My am I long winded today. This is cathartic for me, so deal with it! No one is "making" you read this ;-)

So, to sum it up:

Things I learned living in Tennessee - the South is poor, much more than anything I ever saw in Idaho.
Cicada bugs come out every 7 years and are weird and reek havoc on the area for weeks, people also eat them.
My students were not scared of anything in Nashville, they used to "play in the jungle with tigers in it. They can climb over a fence, it is no big deal, quit freaking out Mrs. Lassen."
That white stuff growing on your walls is not mold, it is just something that grows on areas that have been damp, it is not mold, and don't call the news about it.
Morons are running the education system here.
Getting a Masters degree isn't that hard.
Olivia can't find anything and thinks Boise is like Peoria, Illinois.
Core is allergic to everything.
Robin doesn't want you to touch her feet, under any circumstances.
Heather is the best baker EVER.
Sitting on hold for an eternity is common, and when someone says I will return your call shortly it means if pigs fly or hell freezes over, but it doesn't mean shortly like that day.
If it snows an inch school is cancelled for at least 2 days, if not longer.
Pickles are really good when fried and dipped in ranch and considered a serving of vegetables.
Bar-b-Cutie gives vegetarians free Bar-B-Que for a year and doesn't see the irony in that.
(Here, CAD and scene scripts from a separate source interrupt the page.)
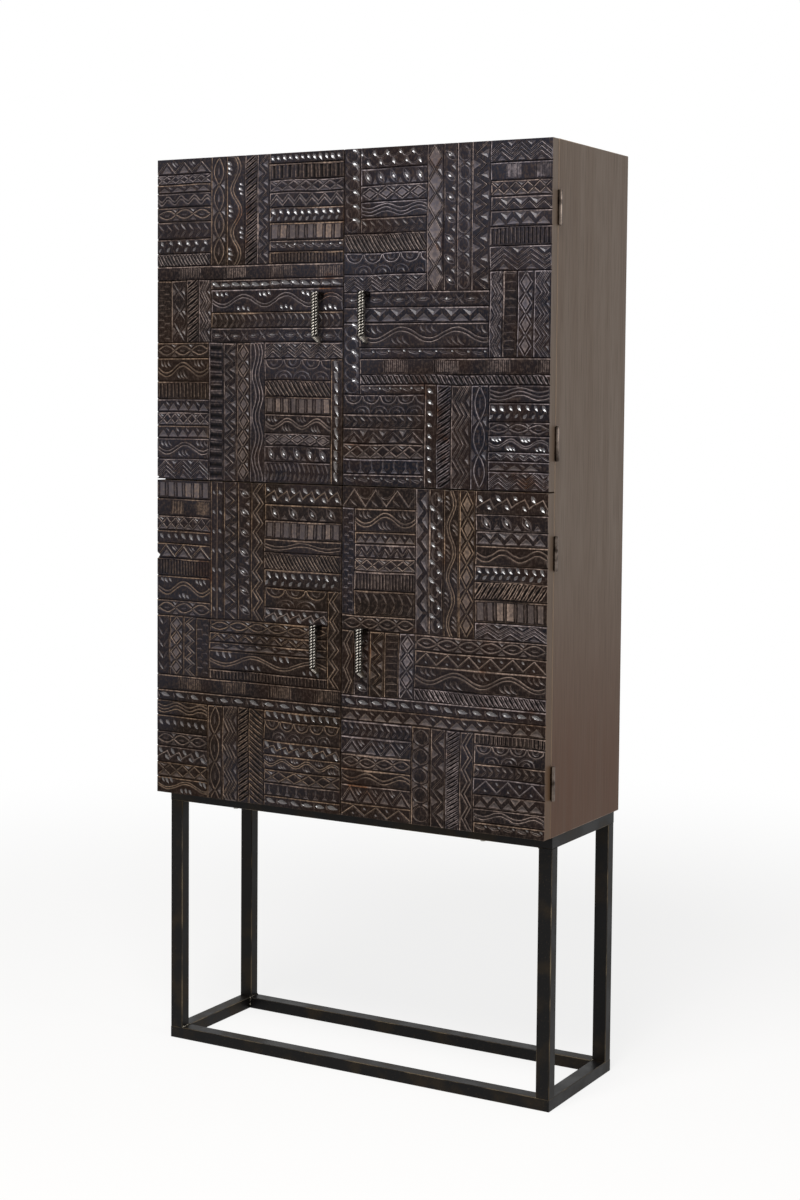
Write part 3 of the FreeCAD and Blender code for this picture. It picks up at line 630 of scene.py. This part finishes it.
def bandCuts(motif, repeats, length, breadth, rng):
    step = length / repeats
    size = np.array([step, breadth])
    by = doorSet["handShake"]
    shake = lambda points: [(u + rng.gauss(0, by), v + rng.gauss(0, by)) for u, v in points]
    resize = lambda: 1 + rng.uniform(-1, 1) * doorSet["sizeShake"]
    rung = lambda spot: shake([(spot, free * breadth), (spot, (1 - free) * breadth)])
    nearest, farthest = doorSet["scoopClear"]
    for text in motifs[motif].split(", "):
        tool, *words = text.split()
        form = words.pop(0) if words and words[0] in forms else tool
        shape = [float(word) for word in words]
        shape = forms[form](*shape) if form in forms else shape
        free = doorSet["ends"].get(tool, 0)
        if tool in ("line", "rib"):
            line = runOn(shape, repeats)
            if len(line) > 1:
                line = shake(np.array(line) * size)
                yield groove(line, doorSet[tool + "Half"] * resize(), doorSet[tool + "Deep"], tool, 1)
            continue
        for k in range(math.ceil(repeats)):
            middle = (k + 0.5) * step
            if tool in ("cut", "pit", "pane"):
                points = [(k + u, v) for u, v in shape]
                spare = 0.02 if tool == "cut" else 0.01
                if min(points)[0] < -spare or max(points)[0] > repeats + spare:
                    continue
                points = shake(np.array(points) * size)
                if tool == "cut":
                    yield pointed(points, doorSet["cutHalf"] * resize(), doorSet["cutDeep"])
                else:
                    yield chip(points, doorSet[tool + "Deep"], sections[tool], 1)
            elif tool == "scoop":
                u, v, slant, full = shape
                u = (k + u) * step
                if nearest < u < length - farthest:
                    slant += rng.uniform(-doorSet["slantShake"], doorSet["slantShake"])
                    yield scoop(shake([(u, v * breadth)])[0], slant, full * resize())
            elif tool == "slash":
                lean = shape[0] * doorSet["slashLean"] * breadth / 2
                start, end = middle - lean, middle + lean
                ends = [(start, free * breadth), (end, (1 - free) * breadth)]
                if min(start, end) < 0 or max(start, end) > length:
                    # one at the band's end is cut off where the band ends
                    spots = np.linspace(*ends, doorSet["slashSteps"])
                    spots = spots[(spots[:, 0] > 0) & (spots[:, 0] < length)]
                    ends = [tuple(spots[0]), tuple(spots[-1])]
                if abs(ends[1][1] - ends[0][1]) > doorSet["slashLeast"] * breadth:
                    line = resampled(shake(ends))
                    half = doorSet["slashShare"] * step * math.cos(math.atan(doorSet["slashLean"])) * resize()
                    taper = np.array([doorSet["slashTip"], 1, 1, doorSet["slashTip"]])
                    yield groove(line, half * taper, min(half, doorSet["cutDeep"]), "slash")
            elif tool == "hatch":
                first, last, count = shape
                for i in range(int(count)):
                    spot = (k + first + (last - first) * (i + 0.5) / count) * step
                    if spot < length:
                        yield groove(rung(spot), doorSet["hatchHalf"], doorSet["hatchDeep"], "hatch")
            elif tool == "flute":
                half = shape[0] * step
                deep = min(doorSet["fluteDeep"], doorSet["fluteRound"] * half)
                yield groove(resampled(rung(middle)), half * resize(), deep, "flute")
            elif tool == "bar":
                line = resampled(rung(middle))
                bar = groove(line, doorSet["barShare"] * step * resize(), doorSet["lipDeep"], "flat", 1)
                yield dict(bar, wear=rng.uniform(*doorSet["barWear"]))


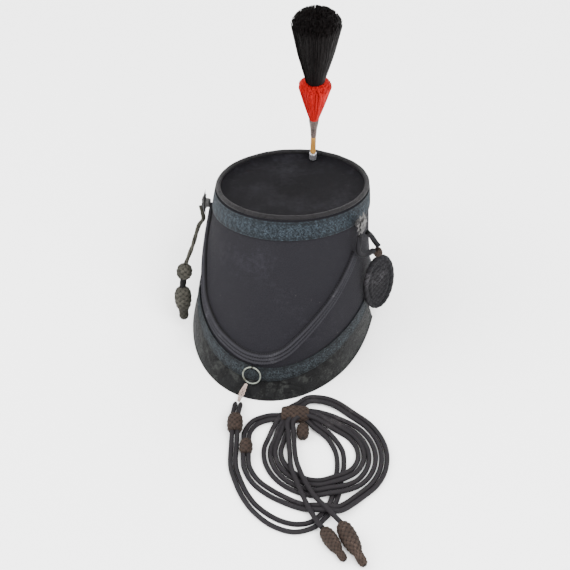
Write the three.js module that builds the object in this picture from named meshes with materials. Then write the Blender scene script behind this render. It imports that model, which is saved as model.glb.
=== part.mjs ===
// Shako: a tapered oval cloth cap with two leather peaks, lace bands, a plaited festoon,
// a hair plume and a doubled cap line that lies coiled on the surface behind it.
// Millimetres, +Z up. The rear of the hat faces -Y and the plume side faces +Y.
import * as THREE from "three";

// ---- driving dimensions -------------------------------------------------------------

// The middle of the hat's own box, in hat axes; the finished group is moved back by it.
const BOX_CENTRE = { x: 8.79, y: 11.25 };

const GAP = 0.35;
const WALL = 3.0;

// Lower edge of the body: an oval whose height above the surface changes round the head.
const BASE = { halfWidth: 81, halfLength: 103.5, zRear: 12, zSide: 32, zFront: 20 };
// Upper edge of the body: a smaller oval, tipped forward and a little to one side.
const CROWN = {
  x: 0, y: 26, z: 143.4, halfWidth: 70, halfLength: 77.5,
  tip: THREE.MathUtils.degToRad(16.9), lean: THREE.MathUtils.degToRad(5.5),
};
const ROUND_STEPS = 64;
const BODY_ROWS = 4;

const RIM = { height: 5.2, width: 5.0, sides: 8 };
const CROWN_DISC = { thickness: 2.4, drop: 4.2, inset: 4.0 };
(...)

Yeah, that actually happened to me.
A moment of silence every morning at school is not considered breaking that silly old separation of church and state clause.

I will miss Nashville and the friends I made here. I might even miss teaching here, maybe just a little. Now I have to pack and move to Puerto Jimenez, Costa Rica. I'm going to be the director of a school there. I am excited for what is next for Joe and I and am also blessed (that is a Souther saying) for the time I had here.